Loading checkpoint shards: 100%|███████████████████████████████████████████████████████████████████████| 33/33 [00:48<00:00,  1.47s/it]Len of train_dataloader: 387
Traceback (most recent call last):
  File "/mnt/c/Users/micha/Documents/CS Projects/frothy_mug/gpt4all/gpt4all-training/train.py", line 241, in <module>
    train(accelerator, config=config)
  File "/mnt/c/Users/micha/Documents/CS Projects/frothy_mug/gpt4all/gpt4all-training/train.py", line 91, in train
    total_num_steps = (len(train_dataloader) / gradient_accumulation_steps) * (config["num_epochs"])
UnboundLocalError: local variable 'gradient_accumulation_steps' referenced before assignment
Traceback (most recent call last):
  File "/mnt/c/Users/micha/Documents/CS Projects/frothy_mug/gpt4all/gpt4all-training/train.py", line 241, in <module>
    train(accelerator, config=config)
  File "/mnt/c/Users/micha/Documents/CS Projects/frothy_mug/gpt4all/gpt4all-training/train.py", line 91, in train
    total_num_steps = (len(train_dataloader) / gradient_accumulation_steps) * (config["num_epochs"])
UnboundLocalError: local variable 'gradient_accumulation_steps' referenced before assignment

I’ve tried adding --config (path) and --gradient accumulation steps=1 but I get the same result.

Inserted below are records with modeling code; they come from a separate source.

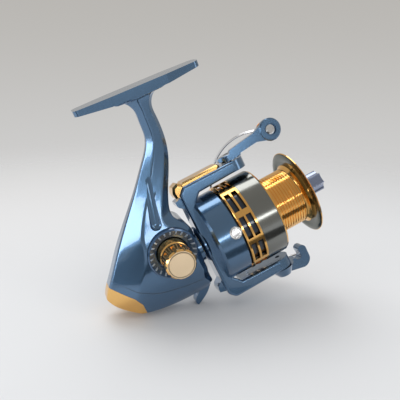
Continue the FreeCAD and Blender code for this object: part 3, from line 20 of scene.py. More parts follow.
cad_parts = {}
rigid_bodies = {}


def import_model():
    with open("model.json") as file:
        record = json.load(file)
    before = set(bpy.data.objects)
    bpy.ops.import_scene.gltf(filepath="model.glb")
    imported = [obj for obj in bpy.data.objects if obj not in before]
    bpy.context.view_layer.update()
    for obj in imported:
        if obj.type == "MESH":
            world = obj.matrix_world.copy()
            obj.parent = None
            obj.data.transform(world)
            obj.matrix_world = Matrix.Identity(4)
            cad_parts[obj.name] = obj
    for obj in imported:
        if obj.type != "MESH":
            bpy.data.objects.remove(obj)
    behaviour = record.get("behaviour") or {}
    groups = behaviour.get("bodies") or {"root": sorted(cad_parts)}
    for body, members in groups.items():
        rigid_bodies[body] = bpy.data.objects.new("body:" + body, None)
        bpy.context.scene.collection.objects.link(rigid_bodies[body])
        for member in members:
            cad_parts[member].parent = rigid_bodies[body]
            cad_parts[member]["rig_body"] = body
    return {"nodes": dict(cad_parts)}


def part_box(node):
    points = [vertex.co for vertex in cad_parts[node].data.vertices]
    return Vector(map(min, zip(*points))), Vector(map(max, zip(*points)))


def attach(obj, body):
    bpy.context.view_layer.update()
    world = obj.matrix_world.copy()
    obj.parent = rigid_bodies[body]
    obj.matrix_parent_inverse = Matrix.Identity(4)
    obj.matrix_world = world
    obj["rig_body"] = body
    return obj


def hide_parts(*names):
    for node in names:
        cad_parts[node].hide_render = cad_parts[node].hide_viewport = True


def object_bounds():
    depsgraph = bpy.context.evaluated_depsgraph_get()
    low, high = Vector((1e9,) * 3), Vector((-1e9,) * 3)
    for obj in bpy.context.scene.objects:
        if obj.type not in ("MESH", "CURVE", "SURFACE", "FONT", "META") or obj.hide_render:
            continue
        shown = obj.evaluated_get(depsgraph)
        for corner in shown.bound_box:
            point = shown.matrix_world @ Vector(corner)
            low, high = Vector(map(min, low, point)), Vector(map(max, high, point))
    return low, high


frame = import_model()
cad_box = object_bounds()
print("CAD nodes:", len(frame["nodes"]))
print("CAD box:", [tuple(round(v, 4) for v in corner) for corner in cad_box])

# %% [markdown]
# ## Step 2: effects that several finishes share
# Paint, anodised metal and rubber share three effects: metal flake, lathe rings and a faint cloudy
# wear. Two more draw one line each: the seam of the case's belly, and a groove turned round the
# crank's axis. Each is a node group, so that it is drawn once and placed with its own values. They
# read Object coordinates, which are metres in the frame, so a ring is as wide on one part as on
# another.

# %% Helpers for nodes and node groups
MM = 0.001
SPOOL_AXIS_Z = -91.3 * MM
CRANK_X = -20.2 * MM
CRANK_Z = -81.1 * MM


class Group:
    """A shader node group with named inputs and outputs."""

    def __init__(self, name, inputs, outputs):
        self.tree = bpy.data.node_groups.new(name, "ShaderNodeTree")
        for label, kind, value in inputs:
            socket = self.tree.interface.new_socket(label, in_out="INPUT", socket_type=kind)
            socket.default_value = value
        for label, kind in outputs:
            self.tree.interface.new_socket(label, in_out="OUTPUT", socket_type=kind)
        self.start = self.tree.nodes.new("NodeGroupInput")
        self.end = self.tree.nodes.new("NodeGroupOutput")

    def node(self, kind, settings=None, values=None):
        return new_node(self.tree, kind, settings, values)

    def join(self, source, target):
        self.tree.links.new(source, target)


def new_node(tree, kind, settings=None, values=None):
    """A node with its settings made and its sockets filled: a value, or another node's socket."""
    node = tree.nodes.new(kind)
    for name, value in (settings or {}).items():
        setattr(node, name, value)
    for name, value in (values or {}).items():
        if isinstance(value, bpy.types.NodeSocket):
            tree.links.new(value, node.inputs[name])
        else:
            node.inputs[name].default_value = value
    return node


# %% Metal flake
def make_flake():
    """Tiny bright and dark grains under the lacquer, which also tip the surface a little."""
    group = Group("Metal flake", [("Grain", "NodeSocketFloat", 0.35 * MM),
                                  ("Contrast", "NodeSocketFloat", 0.3)],
                  [("Shade", "NodeSocketFloat"), ("Height", "NodeSocketFloat")])
    place = group.node("ShaderNodeTexCoord")
    fineness = group.node("ShaderNodeMath", {"operation": "DIVIDE"},
                          {0: 1.0, 1: group.start.outputs["Grain"]})
    cells = group.node("ShaderNodeTexVoronoi", {"feature": "F1"},
                       {"Vector": place.outputs["Object"], "Scale": fineness.outputs[0]})
    tone = group.node("ShaderNodeSeparateColor", None, {"Color": cells.outputs["Color"]})
    half = group.node("ShaderNodeMath", {"operation": "MULTIPLY"},
                      {0: group.start.outputs["Contrast"], 1: 0.5})
    low = group.node("ShaderNodeMath", {"operation": "SUBTRACT"}, {0: 1.0, 1: half.outputs[0]})
    high = group.node("ShaderNodeMath", {"operation": "ADD"}, {0: 1.0, 1: half.outputs[0]})
    spread = group.node("ShaderNodeMapRange", None,
                        {"Value": tone.outputs["Red"], "To Min": low.outputs[0],
                         "To Max": high.outputs[0]})
    group.join(spread.outputs["Result"], group.end.inputs["Shade"])
    group.join(tone.outputs["Green"], group.end.inputs["Height"])
    return group.tree


FLAKE = make_flake()
print("group:", FLAKE.name)


# %% Lathe rings
def make_rings():
    """Fine uneven rings round the spool's axis, as a turning tool leaves them."""
    group = Group("Lathe rings", [("Pitch", "NodeSocketFloat", 0.25 * MM)],
                  [("Height", "NodeSocketFloat")])
    place = group.node("ShaderNodeTexCoord")
    middle = group.node("ShaderNodeMapping", None,
                        {"Vector": place.outputs["Object"], "Location": (0, 0, -SPOOL_AXIS_Z)})
    parts = group.node("ShaderNodeSeparateXYZ", None, {"Vector": middle.outputs["Vector"]})
    flat = group.node("ShaderNodeCombineXYZ", None,
                      {"Y": parts.outputs["Y"], "Z": parts.outputs["Z"]})
    radius = group.node("ShaderNodeVectorMath", {"operation": "LENGTH"}, {0: flat.outputs[0]})
    path = group.node("ShaderNodeMath", {"operation": "ADD"},
                      {0: radius.outputs["Value"], 1: parts.outputs["X"]})
    count = group.node("ShaderNodeMath", {"operation": "DIVIDE"},
                       {0: path.outputs[0], 1: group.start.outputs["Pitch"]})
    noise = group.node("ShaderNodeTexNoise", {"noise_dimensions": "1D"},
                       {"W": count.outputs[0], "Scale": 1.0, "Detail": 2.0})
    group.join(noise.outputs["Fac"], group.end.inputs["Height"])
    return group.tree


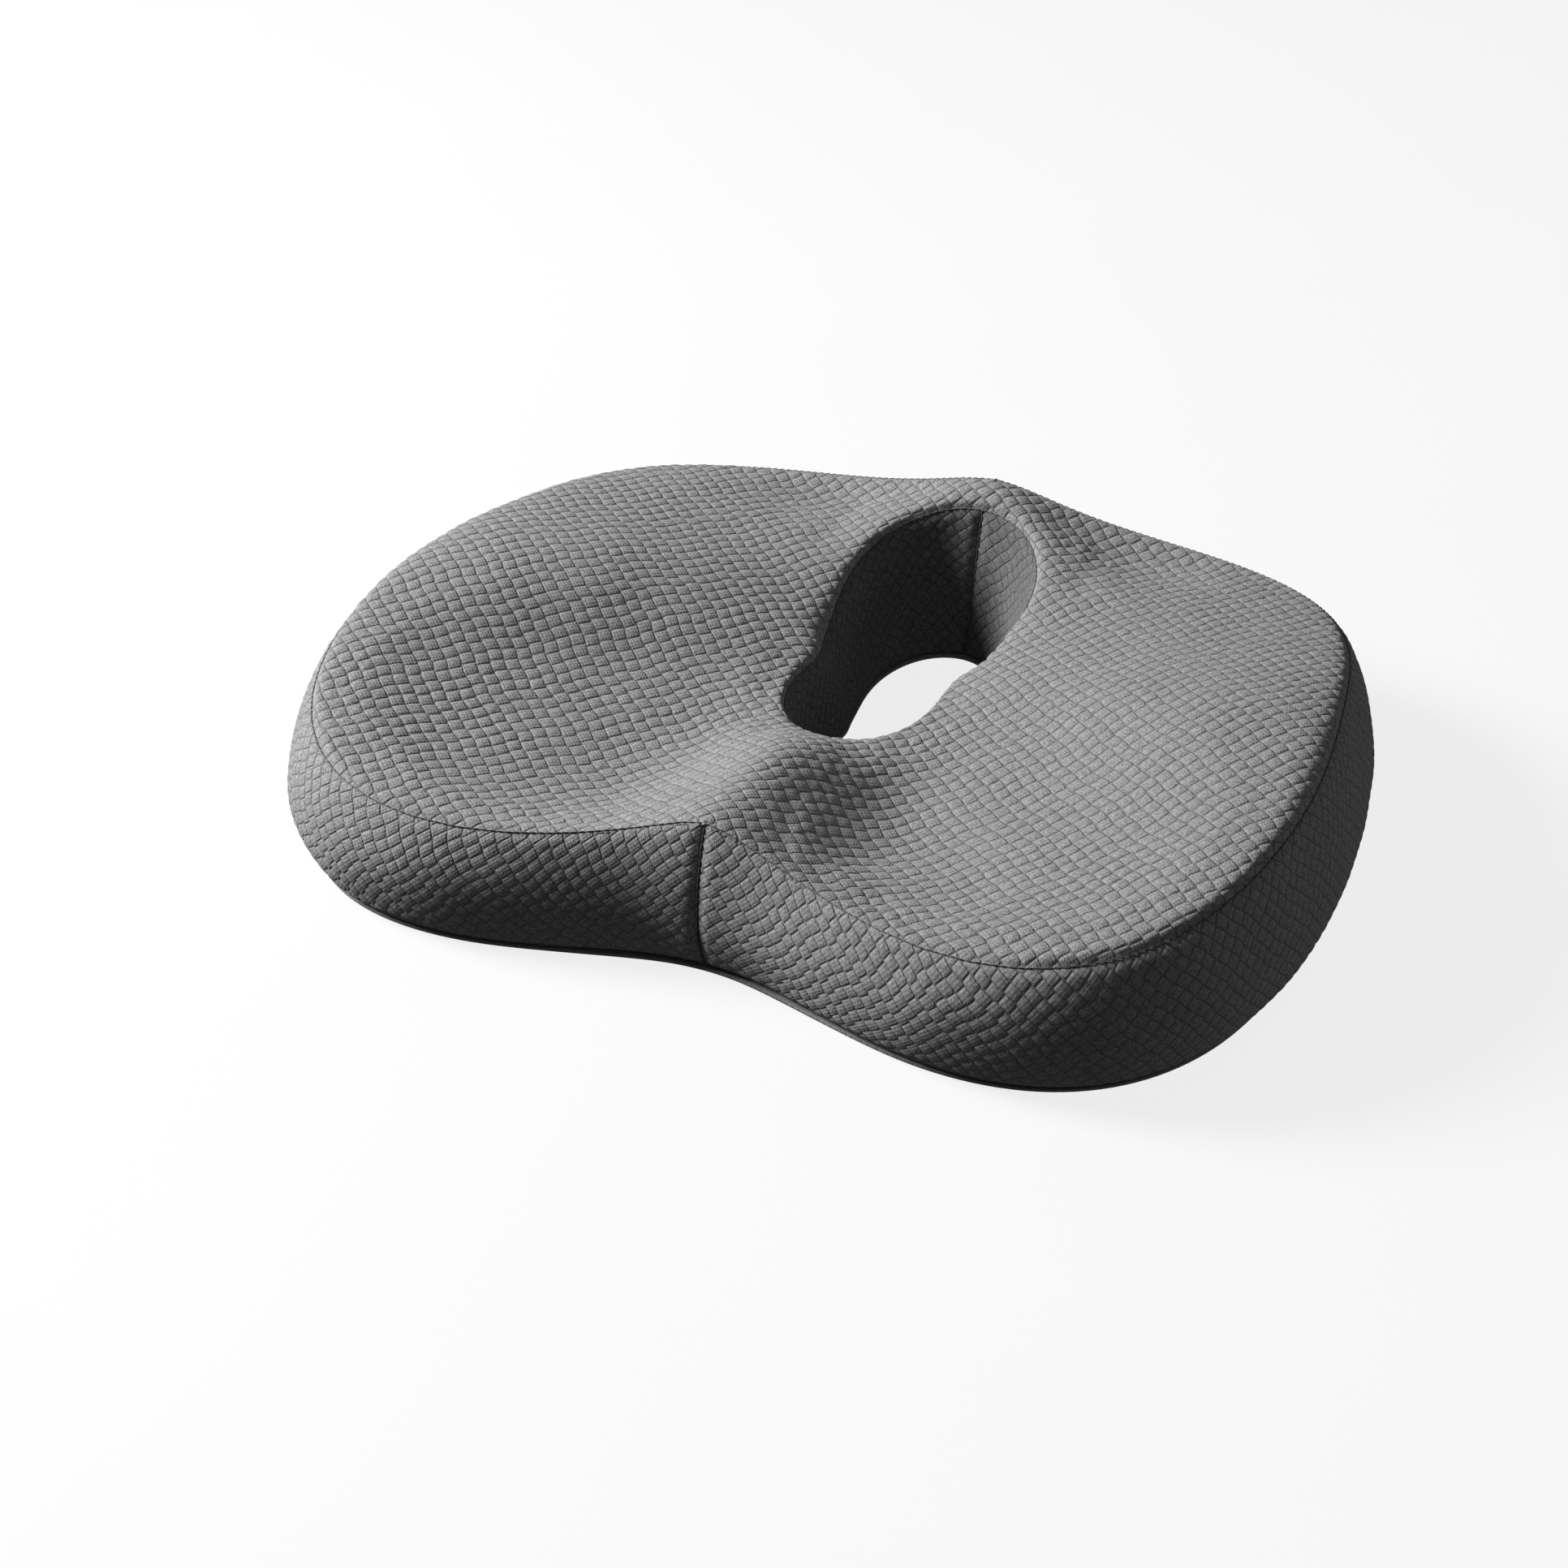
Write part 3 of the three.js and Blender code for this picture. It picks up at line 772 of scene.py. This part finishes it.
def wall_plan(points, hub):
    """Distance round the hub and height, for a wall that stands round it."""
    offset = points[:, :2] - np.array(hub)
    angle = np.arctan2(offset[:, 0], -offset[:, 1])
    radius = np.hypot(offset[:, 0], offset[:, 1])
    bins = np.linspace(-math.pi, math.pi, WALL_STEPS + 1)
    middle = (bins[1:] + bins[:-1]) / 2
    which = np.clip(np.digitize(angle, bins) - 1, 0, WALL_STEPS - 1)
    count = np.bincount(which, minlength=WALL_STEPS)
    total = np.bincount(which, radius, minlength=WALL_STEPS)
    known = count > 0
    mean = np.interp(middle, middle[known], total[known] / count[known])
    slope = np.gradient(mean, middle)
    length = np.concatenate([[0], np.cumsum(np.hypot(mean, slope) * np.diff(bins))])
    length -= np.interp(0, bins, length)
    return np.interp(angle, bins, length), points[:, 2] * WALL_LEAN


def flat_plan(mesh):
    """Where each vertex of a nearly flat panel lies when the panel is laid out flat."""
    sheet = linked("flat", mesh)
    bpy.context.view_layer.objects.active = sheet
    sheet.select_set(True)
    bpy.ops.object.mode_set(mode="EDIT")
    bpy.ops.mesh.select_all(action="SELECT")
    bpy.ops.uv.unwrap(method="ANGLE_BASED", margin=0)
    bpy.ops.object.mode_set(mode="OBJECT")
    layout = np.empty(len(mesh.loops) * 2, np.float32)
    mesh.uv_layers.active.data.foreach_get("uv", layout)
    owner = np.empty(len(mesh.loops), np.int32)
    mesh.loops.foreach_get("vertex_index", owner)
    flat = np.zeros(len(mesh.vertices), complex)
    flat[owner] = layout[0::2] + 1j * layout[1::2]
    points = points_of(mesh)
    plan = points[:, 0] + 1j * points[:, 1]
    target = plan - plan.mean()
    best = None
    for candidate in (flat, flat.conj()):
        centred = candidate - candidate.mean()
        turn = (centred.conj() @ target) / (centred.conj() @ centred).real
        error = np.abs(centred * turn - target).sum()
        if best is None or error < best[0]:
            best = (error, centred * turn + plan.mean())
    bpy.data.objects.remove(sheet)
    return best[1].real, best[1].imag


def finer(mesh, spacing):
    """The mesh with every edge longer than the spacing halved, twice at most."""
    bm = bmesh.new()
    bm.from_mesh(mesh)
    for _ in range(2):
        long = [edge for edge in bm.edges if edge.calc_length() > spacing]
        if not long:
            break
        bmesh.ops.subdivide_edges(bm, edges=long, cuts=1, use_grid_fill=True)
    bm.to_mesh(mesh)
    bm.free()
    return mesh


def puffs(across, along, turn, pitch):
    """0 in a groove of the knit and 1 on top of a puff."""
    _, _, row, cell = lattice(across, along, turn, pitch, np.sin, np.floor)
    over = 1 - np.abs((row - np.floor(row)) * 2 - 1) ** 3
    beside = 1 - np.abs((cell - np.floor(cell)) * 2 - 1) ** 3
    return over * beside


def swell_under(points):
    """How far the foam has swollen under each point of the cover, evened out."""
    block = bpy.data.objects["foam_block"].data
    swell = np.empty(len(block.vertices), np.float32)
    block.attributes["swell"].data.foreach_get("value", swell)
    tree, shared = search_tree(points_of(block)), 6
    return np.array([
        sum(swell[number] for _, number, _ in tree.find_n(point, shared)) / shared
        for point in points
    ])


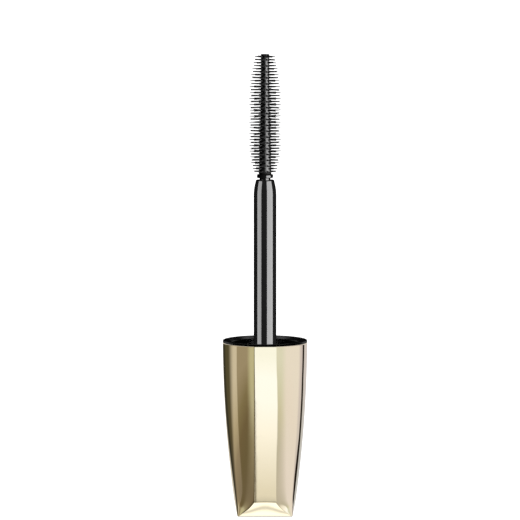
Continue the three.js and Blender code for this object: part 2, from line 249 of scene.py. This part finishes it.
def plain_ring(radius, z, ring):
    """A circle at height z, with a point at the bearing of each point of another ring."""
    bearing = np.arctan2(ring[:, 1], ring[:, 0])
    return np.column_stack([radius * np.cos(bearing), radius * np.sin(bearing),
                            np.full(len(ring), z)])


def round_over(radius, steps=4):
    """(inset, drop) pairs round a quarter circle, from a side face on to an end face."""
    turn = np.linspace(0, math.pi / 2, steps + 1)
    return list(zip(radius * (1 - np.cos(turn)), radius * (1 - np.sin(turn))))


def closed_solid(name, rings):
    """Joins rings of equal counts into one closed surface, with a pole at each end."""
    count = len(rings[0])
    points = np.concatenate(rings + [rings[0].mean(0)[None], rings[-1].mean(0)[None]])
    faces = grid_faces(len(rings), count)
    first_pole, last_pole = len(points) - 2, len(points) - 1
    last_row = (len(rings) - 1) * count
    for i in range(count):
        following = (i + 1) % count
        faces.append((first_pole, following, i))
        faces.append((last_pole, last_row + i, last_row + following))
    return new_object(name, points, faces)


SHOULDER_Z = 24.2 * MM
END_WALL = 1.5 * MM
BORE_MOUTH, BORE_END = 8.15 * MM, 7.75 * MM
CAVITY_TOP, CAVITY_END = 7.3 * MM, 5.2 * MM
SHELL_RIBS, RIB_HALF, RIB_DEPTH, RIB_RAMP = 6, 0.4 * MM, 1.5 * MM, 0.2 * MM
HOLD = 1.6 * EDGE


def cavity_ring(z, ring):
    """The cavity's wall at height z, with its ribs standing in towards the axis."""
    radius = CAVITY_END + (CAVITY_TOP - CAVITY_END) * (z - END_WALL) / (SHOULDER_Z - END_WALL)
    bearing = np.arctan2(ring[:, 1], ring[:, 0])
    from_rib = np.abs(np.sin(bearing * SHELL_RIBS / 2)) * 2 / SHELL_RIBS * radius
    rib = np.clip((RIB_HALF + RIB_RAMP - from_rib) / RIB_RAMP, 0, 1)
    return plain_ring(radius - RIB_DEPTH * rib, z, ring)


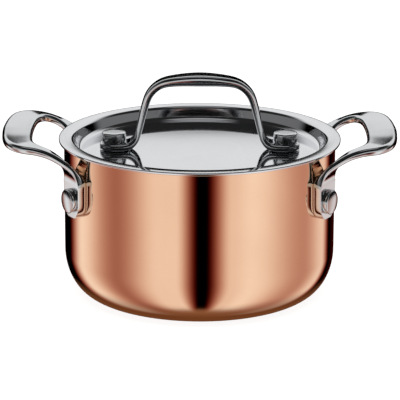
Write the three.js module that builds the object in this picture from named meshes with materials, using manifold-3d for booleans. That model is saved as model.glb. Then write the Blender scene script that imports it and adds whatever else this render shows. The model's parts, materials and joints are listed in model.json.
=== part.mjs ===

From what I can tell it’s an issue with the deepspeed plugin which for some reason doesn’t exist.

>>> from accelerate import Accelerator
>>> accelerator = Accelerator()
>>> str(accelerator.state.deepspeed_plugin)
'None'

Is it possible that this is just a Windows issue or have I forgotten to do something?